The youths have also enjoyed dividends of democracy under Oyetola’s administration in scintillating and epoch-making fashion. Oyetola’s youth empowerment, youth engagement, youth entrepreneurship and youth education agenda, has seen him string a number of youth-centered policies and actions like dedication of two percent of 2021 budget to youth entrepreneurship and skills upgrade, that will focus on ICT, mining, empowerment programmes, trainings and other related areas.
Oyetola has also flagged-off business concerns that will provide huge job opportunities for youths, like the Dagbolu International Trade Centre, DITC, and the Ethanol Bio-Refinery Factory, EBRF.
The colouration of the state’s civil service has changed significantly in the recent history of Osun. Aside sharply departing from the practice of paying modulated salaries to workers, which was in force before his assumption of office, Oyetola lifted the ban on the promotion and conversion of workers since 2012, and in addition, implemented the Federal Government’s newly approved minimum wage.
Even the senior citizens are not left out in the matter. Retirees who have had to endure the strains of unpaid pensions over the years now have their hopes renewed by a leader who sympathises with their plight. Oyetola, since inception of his administration, commits not less than N708 million every month to offset pension arrears and ensure that the welfare and wellbeing of retired civil servants isn’t thrown into jeopardy.
The thread goes on, but the denominator remains constant, that Oyetola keeps ensuring equitable distribution of dividends of democracy in his administration.
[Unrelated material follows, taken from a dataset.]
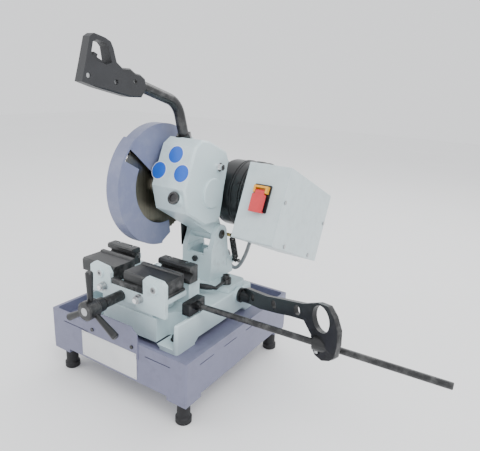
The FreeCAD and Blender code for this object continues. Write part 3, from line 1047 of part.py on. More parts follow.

And so, whether you are a teacher or a farmer, a civil servant or a business owner, MSMEs especially, a rural dweller or urban dweller, student or professional, and even regardless of affiliation or ideological subscriptions; the antecedents of the helmsman in just a little over two years call for calmness, because with Oyetola, nobody is left behind; everybody is at the dining table, for breakfast, for lunch, for supper.